My own laptop for example, the 11 inch Macbook Air, weighs just 2.38 lbs (1.08 kg), and is so small, thin and light that I find it a joy to bring it with me in my carry-on whenever I go overseas.
While a compact laptop is a great backup solution for a while, no internal hard drive has unlimited storage space and it’s possible that you will eventually run out, as happened to me.
If or when that day comes, you may wish to shift your files onto a dedicated data storage device like an external hard drive.
SD cards just seem to keep getting bigger and bigger with 512 GB cards already on the market and plans from SanDisk to release a 1TB SDXC card some time in the near future.
One backup strategy that some travellers employ is to carry one very large memory card for backup purposes, and multiple smaller capacity cards for everyday shooting.
The idea is that any time you fill up one of the smaller memory cards, you swap out the card for a new empty one, leave all the files there on the old card and then copy them over to the large memory card to create a backup.
The actual task of copying the photos over to the backup memory card should be easy enough with a laptop at your disposal.
If you can only connect one memory card at a time you will have to first copy the files to the laptop's internal drive and then copy them from that to the second card.
If your camera has dual memory card slots you may also be able to write the images you're shooting to the two cards, with one of those obviously being the backup card.
One combination of cards that could work well in practice might be eight 32 GB cards for all your regular shooting and then one 256 GB backup card.
To implement this strategy you’ll need to have an idea of how many photos you’re going to take during your trip and how big each photo is going to be so that you can buy memory cards with sufficient capacity.
The advantage of using an SD card to backup your photos is that it’s unlikely to break if you drop it onto a hard surface, as might happen to an external hard drive, for example.
The drawback with SD cards is that they can still get crushed or damaged in other ways and they’re small enough to get lost easily.
The other issue is that SD card storage costs more per MB than external hard drive storage.
Taking everything into consideration, this backup strategy wouldn't be our number one choice.
USB flash drives can have a staggering capacity of up to 2 TB these days and make for a really lightweight, compact and ultra-portable backup drive for all the photos and videos you take during your trip.
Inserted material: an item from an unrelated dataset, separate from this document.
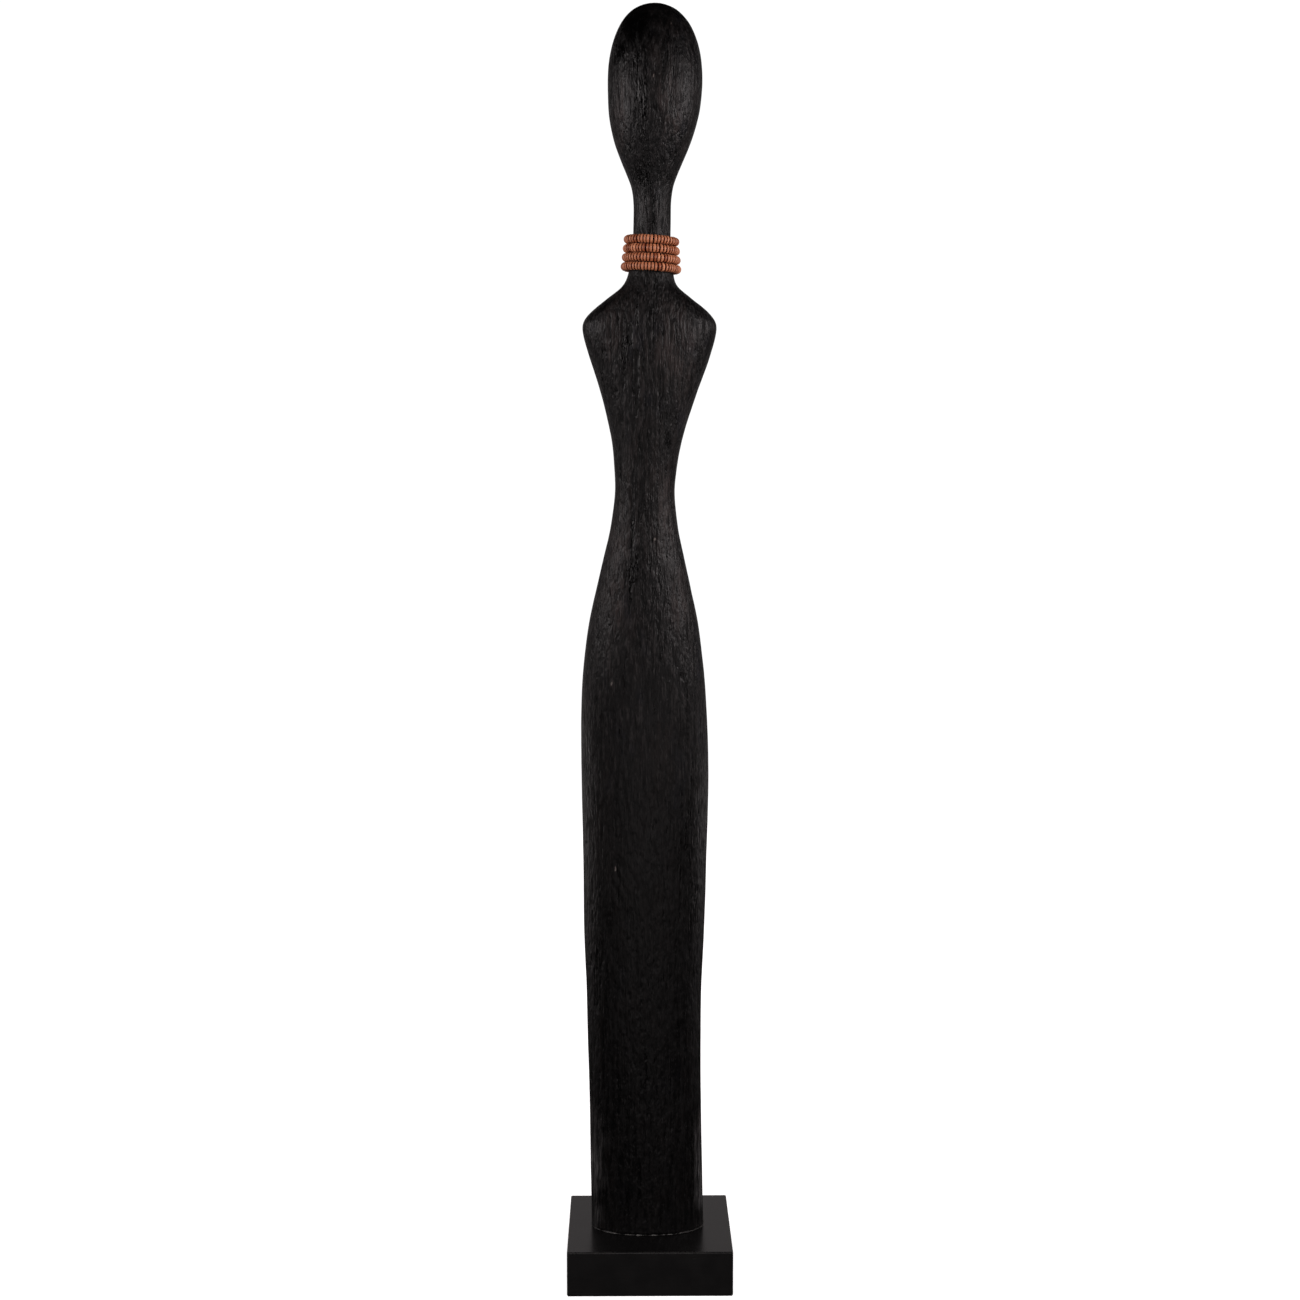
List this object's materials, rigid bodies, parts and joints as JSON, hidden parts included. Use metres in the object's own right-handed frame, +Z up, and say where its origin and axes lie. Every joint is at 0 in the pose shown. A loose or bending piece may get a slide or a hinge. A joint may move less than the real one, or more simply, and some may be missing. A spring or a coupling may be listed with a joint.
{
  "type": "carved ancestor figure",
  "caption": "Tall slender faceless figure carved in black-stained wood, on a square painted plinth, with rows of brown disc beads round its neck.",
  "frame": {"origin": "on the ground, under the middle of the plinth", "axes": "+Z up the figure, -Y the way it faces, +X to the right of someone looking at it"},
  "size_m": [0.13, 0.13, 1],
  "materials": {
    "stained_wood": "matt black stain on wire-brushed wood, grain running up and down",
    "painted_wood": "satin black paint",
    "zinc_steel": "zinc-plated steel",
    "dried_glue": "dried wood glue, dusty grey",
    "felt": "pressed black felt",
    "coconut_shell": "ground coconut shell, satin",
    "thread": "waxed twisted cotton"
  },
  "bodies": {
    "figure": {"carved_figure": "stained_wood", "plinth": "painted_wood", "plinth_screws": "zinc_steel", "glue_line": "dried_glue", "felt_sheet": "felt"},
    "threads": {"thread_row_1": "thread", "thread_row_2": "thread", "thread_row_3": "thread", "thread_row_4": "thread"},
    "row_1": {"beads_row_1": "coconut_shell"},
    "row_2": {"beads_row_2": "coconut_shell"},
    "row_3": {"beads_row_3": "coconut_shell"},
    "row_4": {"beads_row_4": "coconut_shell"}
  },
  "joints": [
    {"name": "necklace_slide", "type": "slide", "parent": "figure", "child": "threads", "axis": [0.022, 0, 0.9998], "range_m": [0, 0.022]},
    {"name": "row_1_turn", "type": "hinge", "parent": "threads", "child": "row_1", "pos_m": [0.00176, 0, 0.8205], "axis": [0.0576, 0, 0.9983], "continuous": true},
    {"name": "row_2_turn", "type": "hinge", "parent": "threads", "child": "row_2", "pos_m": [0.00161, 0, 0.8135], "axis": [0.0576, 0, 0.9983], "continuous": true},
    {"name": "row_3_turn", "type": "hinge", "parent": "threads", "child": "row_3", "pos_m": [0.00145, 0, 0.8065], "axis": [0.0576, 0, 0.9983], "continuous": true},
    {"name": "row_4_turn", "type": "hinge", "parent": "threads", "child": "row_4", "pos_m": [0.0013, 0, 0.7995], "axis": [0.0576, 0, 0.9983], "continuous": true}
  ]
}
Coping files from your camera’s SD card onto a USB flash drive is pretty straightforward when you have a laptop or a computer.
Once both devices are mounted simultaneously on your machine you should be able to copy folders and files from one to the other as you please.
The drawback with using USB sticks for storage is again that they cost more per MB than external hard drives.
They’re also still small enough to lose and it’s easy to forget to remove a USB stick from a computer when you’re using it to print off documents in a cybercafé or printing shop.
External hard drives are compact portable storage devices that you can carry with you wherever you go.
Generally people buy them in capacities ranging from 1 to 4 TB, though you can buy drives with capacities of 10 TB and higher.
An external hard drive is what we currently use to back up all our photos and videos on the road and the specific model we carry is the Toshiba Canvio Basics 2TB, which is also available in 1TB,3TB and 4TB capacities.
We crossed the point of having more photos and videos than our laptops could ever possibly hold a few years back and we chose an external hard drive as our backup solution because they're cheaper per MB than most other storage options.
Also, external hard drives are physically large enough that we wouldn’t worry about losing them as much as we would worry about losing an SD card or a USB flash drive.
The problem with using two or more physical storage devices (SD card + laptop, SD card + USB stick, etc.) as your sole backup strategy on the road, is that if some misfortune like fire, flood or theft suddenly strikes and takes out one of your storage devices, there’s a very good chance it’ll take out the other one too.
Cloud backups keep a copy of your data on a remote Internet server in a completely separate location that’s not connected to the events you’re experiencing on your travels, so it gives you an extra layer of protection for your files.
Jodi Ettenberg of Legal Nomads learned the value of having a cloud backup the hard way when her partner’s apartment was robbed.
The thieves took her Macbook Pro laptop along with a 500 GB hard drive, a netbook and a 32 GB flash card, and these three storage devices held the only three backups of all her travel photos.
Of course, cloud backups can be less feasible when you’re travelling in parts of the world with poor Internet connectivity, since in scenarios like these it can be impossible to back up new photos to the cloud as fast as you’re taking them.
But if you do happen to be travelling somewhere with reasonably fast and reliable Internet, then cloud backups are definitely viable and you should be using them to afford additional protection to your files.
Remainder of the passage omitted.